During application monitoring operations such as bootstrapping, activating application plugins, and updating content in the Cloud Proxy, the Salt process may become unresponsive.
This issue results in longer processing times and, ultimately, operational failures for end-users.
Common symptoms include error messages in the Salt master log.
Error Message 1Cloud Proxy VM: Path of the log file : /data1/ucp-salt/master
2024-02-26 17:08:14,632 [salt.client :1903][ERROR ][161279] Message timed out
2024-02-26 17:12:18,144 [salt.master :1642][ERROR ][130] Received minion error from [<UUID>_<MOID>]: The minion function caused an exception
2024-02-26 17:12:18,148 [salt.master :1642][ERROR ][133] Received minion error from [
<UUID>_<MOID>
]: The minion function caused an exception.

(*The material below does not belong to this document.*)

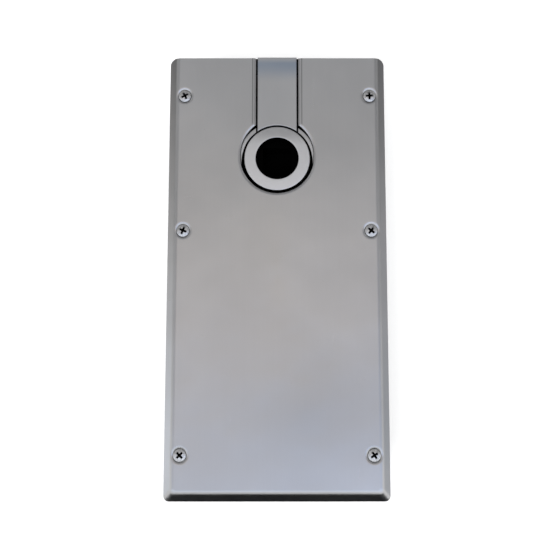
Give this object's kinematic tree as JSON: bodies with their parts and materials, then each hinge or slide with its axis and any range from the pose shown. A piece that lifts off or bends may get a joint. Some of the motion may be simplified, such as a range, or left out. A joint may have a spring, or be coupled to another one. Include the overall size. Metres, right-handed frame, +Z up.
{
  "type": "floor spring door closer",
  "caption": "Floor spring door closer: a bevelled cover plate with a slotted hub ring over a sunk steel box that holds a hydraulic body with a heart cam and spring pistons.",
  "frame": {"origin": "on the spindle axis at finished floor level, in the middle of the round mouth of the drive socket", "axes": "+Z up out of the floor along the spindle, +X across the box, +Y towards the slotted end of the cover; the body runs towards -Y"},
  "size_m": [0.15, 0.3057, 0.0625],
  "materials": {
    "cover_sheet": "satin brushed stainless sheet",
    "ring_face": "finely turned stainless",
    "cover_fasteners": "polished stainless",
    "zinc_fasteners": "bright zinc plated",
    "black_fasteners": "black oxide",
    "brass_fittings": "turned brass",
    "dark_steel": "phosphated forged steel",
    "ground_steel": "hardened and ground",
    "machined_steel": "milled and turned",
    "bearing_steel": "polished bearing steel",
    "spring_steel": "oil tempered wire",
    "seal_rubber": "oil resistant rubber",
    "ring_polymer": "filled polymer piston ring",
    "gasket_fibre": "pressed fibre sheet",
    "cast_body": "cast iron with machined faces",
    "galvanised_box": "galvanised steel sheet"
  },
  "bodies": {
    "floor_box": {"cement_box": "galvanised_box", "mount_bushes": "zinc_fasteners", "screw_lugs": "galvanised_box", "cover_plate": "cover_sheet", "cover_screws": "cover_fasteners", "slot_filler": "cover_sheet", "filler_bracket": "galvanised_box", "closer_body": "cast_body", "lid_gasket": "gasket_fibre", "body_lid": "cast_body", "lid_screws": "black_fasteners", "filler_plug": "brass_fittings", "body_bolts": "zinc_fasteners", "body_washers": "zinc_fasteners", "upper_bearing_outer": "bearing_steel", "lower_bearing_outer": "bearing_steel", "hub_seal": "seal_rubber", "spring_left": "spring_steel", "spring_right": "spring_steel", "cylinder_plugs": "black_fasteners", "plug_seals": "seal_rubber", "valve_seals": "seal_rubber", "channel_plugs": "black_fasteners"},
    "spindle_group": {"spindle": "dark_steel", "hub_ring": "ring_face", "cam_key": "ground_steel", "heart_cam": "ground_steel", "cam_spacer": "ground_steel", "upper_bearing_inner": "bearing_steel", "lower_bearing_inner": "bearing_steel"},
    "upper_cage": {"upper_bearing_balls": "bearing_steel"},
    "lower_cage": {"lower_bearing_balls": "bearing_steel"},
    "carriage": {"crosshead": "machined_steel", "crosshead_screws": "black_fasteners", "roller_pin": "ground_steel", "pin_clips": "black_fasteners", "piston_left": "machined_steel", "piston_right": "machined_steel", "piston_rings": "ring_polymer", "ball_retainers": "machined_steel"},
    "roller": {"cam_roller": "ground_steel"},
    "check_valve": {"check_balls": "bearing_steel"},
    "closing_screw": {"closing_valve": "brass_fittings"},
    "latching_screw": {"latching_valve": "brass_fittings"}
  },
  "joints": [
    {"name": "spindle_turn", "type": "hinge", "parent": "floor_box", "child": "spindle_group", "pos_m": [0, 0, 0], "axis": [0, 0, 1], "range_deg": [0, 120], "stiffness_Nm_per_rad": 7.35, "springref_deg": -155.84},
    {"name": "carriage_slide", "type": "slide", "parent": "floor_box", "child": "carriage", "axis": [0, -1, 0], "range_m": [0, 0.02], "deforming": ["spring_left", "spring_right"]},
    {"name": "roller_spin", "type": "hinge", "parent": "carriage", "child": "roller", "pos_m": [0, -0.026, -0.031], "axis": [0, 0, 1], "continuous": true},
    {"name": "upper_cage_turn", "type": "hinge", "parent": "floor_box", "child": "upper_cage", "pos_m": [0, 0, -0.0135], "axis": [0, 0, 1], "range_deg": [0, 60]},
    {"name": "lower_cage_turn", "type": "hinge", "parent": "floor_box", "child": "lower_cage", "pos_m": [0, 0, -0.0455], "axis": [0, 0, 1], "range_deg": [0, 60]},
    {"name": "check_ball_lift", "type": "slide", "parent": "carriage", "child": "check_valve", "axis": [0, 1, 0], "range_m": [0, 0.0015]},
    {"name": "closing_valve_turn", "type": "hinge", "parent": "floor_box", "child": "closing_screw", "pos_m": [0, -0.114, -0.02], "axis": [0, 0, 1], "range_deg": [0, 360]},
    {"name": "latching_valve_turn", "type": "hinge", "parent": "floor_box", "child": "latching_screw", "pos_m": [0, -0.086, -0.02], "axis": [0, 0, 1], "range_deg": [0, 360]}
  ],
  "couplings": [
    {"joint": "carriage_slide", "follows": "spindle_turn", "m_per_rad": 0.009549},
    {"joint": "upper_cage_turn", "follows": "spindle_turn", "ratio": 0.4609},
    {"joint": "lower_cage_turn", "follows": "spindle_turn", "ratio": 0.4308}
  ]
}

Error Message 22024-05-29 05:05:07,026 [salt.transport.zeromq:328 ][ERROR ][171547] ReqServer clients tcp://0.0.0.0:4506
2024-05-29 05:05:07,043 [salt.transport.zeromq:330 ][ERROR ][171547] ReqServer workers ipc:///var/run/salt/master/workers.ipc
Aria Operations 8.18.x
Solution 1: Restart the Salt Master container
To resolve this issue, stop and restart the `ucp-controlplane-saltmaster` container using the following commands:
ssh to cloud proxy virtual machine
docker stop ucp-controlplane-saltmaster
docker start ucp-controlplane-saltmaster
docker ps -a --filter "name =ucp-controlplane-saltmaster"
Solution 2: Recreate the Salt Master container.
If solution 1 does not work in your environment, you can attempt to recreate the container using the below steps
ssh to cloud proxy virtual machine
./ucp/ ucp-config-scripts/ucp-firstboot.sh -a cleanup_dockers
./ucp/ ucp-config-scripts/ucp-firstboot.sh
docker ps -a --filter "name =ucp-controlplane-saltmaster"
Recommendation:
After restarting the ‘ucp-controlplane-saltmaster’ container, if you need to perform ARC operations in bulk, it is recommended to do so in batches of 50 to prevent further issues.